While, yes, an inventor may keep a new discovery secret until he can secure his rights to profit from it, it does him no good to attempt to permanently hide his new knowledge from the world. (He can treat his knowledge as a trade secret, but this will not stop copying, based on studies of anything he produces with his knowledge. To whatever extent he creates something to trade with others, he is revealing at least part of his knowledge.) Furthermore, since all knowledge is interrelated, anything that really is knowledge can be discovered independently or verified by others. These aspects of knowledge are lost on anyone who is not in the habit of connecting his conclusions to each other and, ultimately, to facts. Too bad.

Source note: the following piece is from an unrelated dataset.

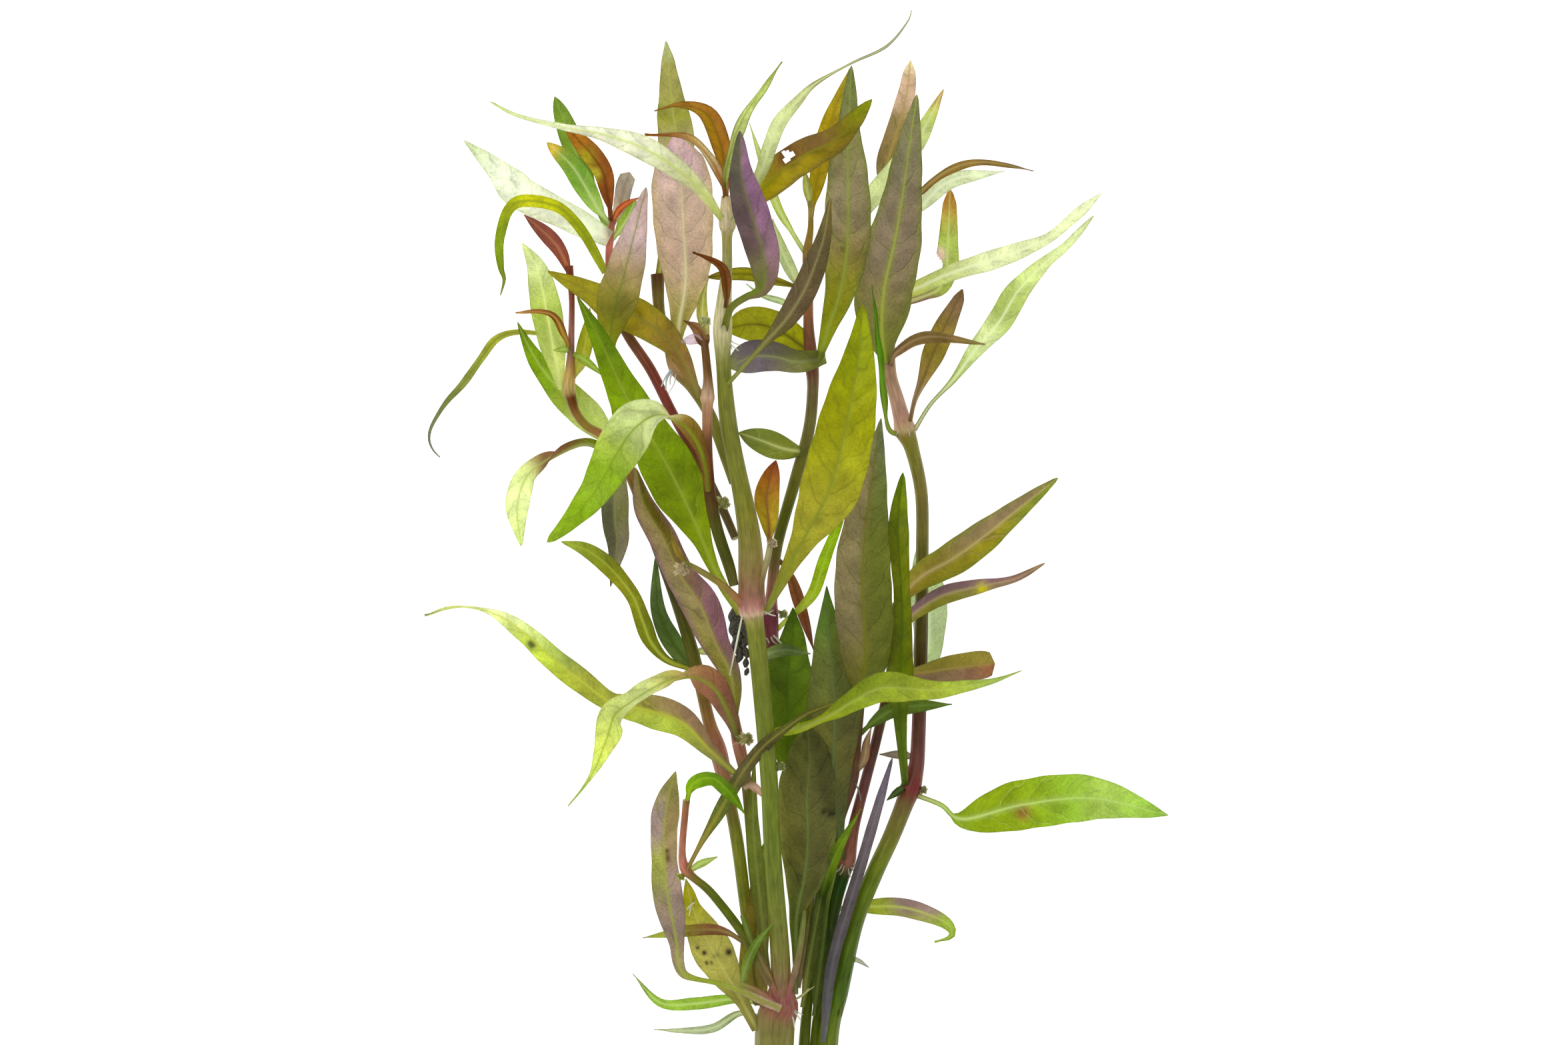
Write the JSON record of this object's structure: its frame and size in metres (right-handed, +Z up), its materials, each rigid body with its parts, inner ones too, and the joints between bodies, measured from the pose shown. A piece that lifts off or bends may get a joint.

Apparently, significant numbers of people out there buy into the idea of arcane knowledge, and really do believe that it is more profitable to retard progress than to bring it to a mass market. The joke is on them, as it is they who will fall for ads that tell them what they want to hear (i.e., that everyone else is a patsie), in the process flattering them with the idea that they are getting in on some big secret. Ironically, should they realize they have been had, it is the success of the con and not the laziness and unfastidiousness that made it possible that they will see -- "confirming" their ultimately cynical outlook in the process.

-- CAV

2 comments:

Anonymous said...

Hi Gus,

I've always been skeptical of the "one weird trick" ads and have refused to honor them with my click. And if I do go to a website that, after I attempt to leave, asks if I "really want to" I never return to it again.

I got caught by one such site because the teaser had been sent out by PJ Media - it is some fellow who tries to peddle his philosophy/psychology by saying that principles of personal interaction are as immutable as gravity. Well, perhaps at a high enough abstract level and over a long enough time period, that may be true. But the way he described it, one could be forgiven for believing that such outcomes were as inevitable as Galileo's spheres hitting the ground. And yes, it asked me if I "really wanted to leave." I've not opened any other PJ Media "special alerts" since. I wonder if they know just how much such trickery undermines their credibility?

Aha! And now that I have your attention, you're going to have to verify that "you really want to leave" my comment! You don't really want to leave, do you?

(computerized whimper...)

c. andrew

Gus Van Horn said...

"I wonder if they know just how much such trickery undermines their credibility?"

Maybe it enhances it ... for the right audience -- I mean, group of suckers.